Participants tasked with the apartment-setting simulation received calls and were dispatched to a scene where volunteers acted out real-life scenarios and responders had to de-escalate and maintain the situations.

During the training, there were also scenarios involving a mental illness case, as well as a domestic abuse and violence incident. In the scenario, participants entered an apartment and assessed the situation while also checking the perimeter of the room and removing any weapons.

“During the domestic scenarios, my partner and I were ‘shocked.’ You really don’t know what you’re going into, and you have to assess the situation,” said Senior Airman Ashley Villanueva of the 502nd Security Forces Squadron.

The SFS members in the live-shooting simulation stood in the center of a 360-degree projector area where the instructor would play a video scenario.

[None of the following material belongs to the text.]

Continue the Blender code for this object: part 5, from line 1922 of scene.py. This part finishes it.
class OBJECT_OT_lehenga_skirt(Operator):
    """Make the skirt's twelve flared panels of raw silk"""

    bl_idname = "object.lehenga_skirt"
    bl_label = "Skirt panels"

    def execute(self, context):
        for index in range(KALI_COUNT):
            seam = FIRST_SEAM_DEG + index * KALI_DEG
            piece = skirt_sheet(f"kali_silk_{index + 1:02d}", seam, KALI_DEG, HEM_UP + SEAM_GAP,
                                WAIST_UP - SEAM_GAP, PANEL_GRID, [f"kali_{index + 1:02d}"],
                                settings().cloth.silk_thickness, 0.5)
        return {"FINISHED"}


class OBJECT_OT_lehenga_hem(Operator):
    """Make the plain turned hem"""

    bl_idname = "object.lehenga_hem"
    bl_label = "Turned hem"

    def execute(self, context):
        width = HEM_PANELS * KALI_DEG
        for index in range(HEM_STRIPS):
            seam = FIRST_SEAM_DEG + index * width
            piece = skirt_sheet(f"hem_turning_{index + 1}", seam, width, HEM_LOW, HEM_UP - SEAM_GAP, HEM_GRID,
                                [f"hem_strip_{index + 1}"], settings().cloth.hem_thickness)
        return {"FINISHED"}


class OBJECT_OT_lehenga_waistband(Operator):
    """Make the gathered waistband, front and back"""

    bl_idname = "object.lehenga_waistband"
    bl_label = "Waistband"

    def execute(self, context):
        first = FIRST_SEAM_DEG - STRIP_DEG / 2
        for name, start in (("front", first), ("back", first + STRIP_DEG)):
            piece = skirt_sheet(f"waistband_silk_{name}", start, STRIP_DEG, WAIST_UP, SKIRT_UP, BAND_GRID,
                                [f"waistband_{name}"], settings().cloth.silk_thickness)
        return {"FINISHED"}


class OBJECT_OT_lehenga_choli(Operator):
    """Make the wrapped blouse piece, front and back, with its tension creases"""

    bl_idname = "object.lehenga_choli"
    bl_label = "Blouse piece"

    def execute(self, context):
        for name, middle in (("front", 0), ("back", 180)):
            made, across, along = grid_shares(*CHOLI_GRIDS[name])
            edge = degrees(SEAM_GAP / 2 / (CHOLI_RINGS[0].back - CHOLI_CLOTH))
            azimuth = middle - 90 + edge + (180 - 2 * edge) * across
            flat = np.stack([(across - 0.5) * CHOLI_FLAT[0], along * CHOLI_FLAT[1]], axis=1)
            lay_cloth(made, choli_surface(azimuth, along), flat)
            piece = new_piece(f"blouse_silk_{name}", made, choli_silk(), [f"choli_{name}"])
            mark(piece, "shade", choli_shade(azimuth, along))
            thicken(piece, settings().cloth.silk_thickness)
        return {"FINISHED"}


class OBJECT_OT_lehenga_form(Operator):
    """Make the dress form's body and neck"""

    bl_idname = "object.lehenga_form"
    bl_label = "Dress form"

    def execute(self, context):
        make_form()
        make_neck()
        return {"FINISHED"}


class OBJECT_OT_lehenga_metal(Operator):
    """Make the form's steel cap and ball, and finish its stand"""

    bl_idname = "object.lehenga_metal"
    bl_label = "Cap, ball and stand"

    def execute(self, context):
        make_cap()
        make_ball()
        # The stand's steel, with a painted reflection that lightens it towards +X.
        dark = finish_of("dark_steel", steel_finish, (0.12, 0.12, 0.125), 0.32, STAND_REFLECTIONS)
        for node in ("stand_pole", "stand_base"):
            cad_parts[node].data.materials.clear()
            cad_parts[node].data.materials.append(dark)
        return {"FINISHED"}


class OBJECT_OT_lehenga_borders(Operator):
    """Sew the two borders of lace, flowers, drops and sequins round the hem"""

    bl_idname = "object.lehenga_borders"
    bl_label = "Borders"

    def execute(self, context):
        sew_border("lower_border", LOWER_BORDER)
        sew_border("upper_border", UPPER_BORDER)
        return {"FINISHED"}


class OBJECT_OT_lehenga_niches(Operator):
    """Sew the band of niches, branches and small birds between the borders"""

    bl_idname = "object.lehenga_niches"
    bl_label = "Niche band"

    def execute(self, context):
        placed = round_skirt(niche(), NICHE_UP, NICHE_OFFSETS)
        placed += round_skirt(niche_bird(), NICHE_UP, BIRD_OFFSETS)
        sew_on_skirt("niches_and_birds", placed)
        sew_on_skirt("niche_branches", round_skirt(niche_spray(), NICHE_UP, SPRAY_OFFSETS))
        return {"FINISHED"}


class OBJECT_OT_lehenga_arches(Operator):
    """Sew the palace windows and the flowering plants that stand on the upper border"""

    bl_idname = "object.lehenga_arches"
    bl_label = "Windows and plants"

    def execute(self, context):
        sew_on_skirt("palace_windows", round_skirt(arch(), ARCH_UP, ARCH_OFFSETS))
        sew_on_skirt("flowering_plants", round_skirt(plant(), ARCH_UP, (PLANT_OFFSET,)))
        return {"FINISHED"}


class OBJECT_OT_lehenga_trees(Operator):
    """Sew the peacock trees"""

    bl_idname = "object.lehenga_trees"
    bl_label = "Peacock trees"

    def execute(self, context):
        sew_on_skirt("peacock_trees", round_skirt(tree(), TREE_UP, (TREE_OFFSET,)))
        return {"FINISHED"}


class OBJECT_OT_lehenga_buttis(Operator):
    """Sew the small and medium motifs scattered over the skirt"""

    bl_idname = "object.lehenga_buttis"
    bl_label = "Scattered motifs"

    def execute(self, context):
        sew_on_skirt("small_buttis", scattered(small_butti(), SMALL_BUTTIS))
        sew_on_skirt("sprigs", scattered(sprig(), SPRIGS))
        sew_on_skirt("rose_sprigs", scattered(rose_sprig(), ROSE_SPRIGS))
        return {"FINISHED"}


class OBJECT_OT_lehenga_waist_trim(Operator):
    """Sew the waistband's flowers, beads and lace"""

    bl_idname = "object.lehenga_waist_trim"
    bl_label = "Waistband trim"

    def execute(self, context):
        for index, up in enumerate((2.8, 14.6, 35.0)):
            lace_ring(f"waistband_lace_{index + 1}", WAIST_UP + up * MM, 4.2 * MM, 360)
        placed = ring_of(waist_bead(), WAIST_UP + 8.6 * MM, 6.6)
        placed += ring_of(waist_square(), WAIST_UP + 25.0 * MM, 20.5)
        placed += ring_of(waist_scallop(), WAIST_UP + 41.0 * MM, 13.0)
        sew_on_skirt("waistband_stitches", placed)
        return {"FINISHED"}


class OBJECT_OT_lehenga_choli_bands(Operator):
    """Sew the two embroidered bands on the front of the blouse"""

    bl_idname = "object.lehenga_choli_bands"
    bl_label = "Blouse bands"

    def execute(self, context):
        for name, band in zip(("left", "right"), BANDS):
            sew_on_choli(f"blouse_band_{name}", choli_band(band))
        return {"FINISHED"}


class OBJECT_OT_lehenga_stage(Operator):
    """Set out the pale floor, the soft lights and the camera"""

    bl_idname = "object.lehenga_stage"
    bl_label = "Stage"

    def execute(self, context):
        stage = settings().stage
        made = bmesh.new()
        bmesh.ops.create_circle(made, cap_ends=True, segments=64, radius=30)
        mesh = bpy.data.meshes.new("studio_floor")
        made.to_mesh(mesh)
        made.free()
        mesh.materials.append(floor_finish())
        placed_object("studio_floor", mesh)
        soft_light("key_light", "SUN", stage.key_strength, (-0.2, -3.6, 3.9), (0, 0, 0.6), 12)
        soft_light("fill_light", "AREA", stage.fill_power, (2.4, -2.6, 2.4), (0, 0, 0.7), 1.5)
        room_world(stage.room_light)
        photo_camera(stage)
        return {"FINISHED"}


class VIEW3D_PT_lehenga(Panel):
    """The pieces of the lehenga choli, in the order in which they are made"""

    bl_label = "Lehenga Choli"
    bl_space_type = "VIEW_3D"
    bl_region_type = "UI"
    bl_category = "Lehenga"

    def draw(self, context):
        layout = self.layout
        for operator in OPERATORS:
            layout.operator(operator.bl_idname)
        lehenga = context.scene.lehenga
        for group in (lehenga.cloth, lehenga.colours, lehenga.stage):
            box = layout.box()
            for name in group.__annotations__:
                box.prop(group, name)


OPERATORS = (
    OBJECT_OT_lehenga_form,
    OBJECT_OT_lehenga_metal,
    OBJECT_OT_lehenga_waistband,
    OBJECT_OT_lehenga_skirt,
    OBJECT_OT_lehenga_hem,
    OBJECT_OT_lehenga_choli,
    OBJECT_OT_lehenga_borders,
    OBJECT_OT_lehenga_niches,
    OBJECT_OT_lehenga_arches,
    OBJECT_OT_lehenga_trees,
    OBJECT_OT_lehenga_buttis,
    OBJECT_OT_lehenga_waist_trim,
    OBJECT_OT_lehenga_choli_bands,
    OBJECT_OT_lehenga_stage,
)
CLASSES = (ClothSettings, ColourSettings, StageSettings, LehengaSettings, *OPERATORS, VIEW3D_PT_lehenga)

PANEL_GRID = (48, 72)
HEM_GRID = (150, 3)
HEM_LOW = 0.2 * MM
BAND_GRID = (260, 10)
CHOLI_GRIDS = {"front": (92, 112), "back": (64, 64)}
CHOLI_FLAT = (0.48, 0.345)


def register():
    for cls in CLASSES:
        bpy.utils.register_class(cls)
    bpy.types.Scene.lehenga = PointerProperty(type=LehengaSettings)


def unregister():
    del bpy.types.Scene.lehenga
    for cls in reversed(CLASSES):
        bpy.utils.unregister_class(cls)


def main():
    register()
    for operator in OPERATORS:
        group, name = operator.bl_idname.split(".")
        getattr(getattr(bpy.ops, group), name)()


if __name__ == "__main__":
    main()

Members were equipped with an ultraviolet pistol and holster, and when they needed to use deadly force to react to the situation, the simulation would react accordingly.

In another portion of the training, members listened to emergency dispatcher telephone calls simulating an angry girlfriend shooting at her ex-boyfriend’s residence, a suspicious call reporting a disturbance at an airport, and a person reporting a possible stolen vehicle.

“This training is invaluable to our security forces,'' said Col. James Masoner, 502nd Security Forces Group commander. “They have tools that we don’t have, and the experience we simply cannot match for the training we need to get for our troops.”

In the future, AACOG plans to continue working with JBSA Security Forces personnel on a larger scale to give them additional training and help them prepare for some of the many situations they may one day encounter.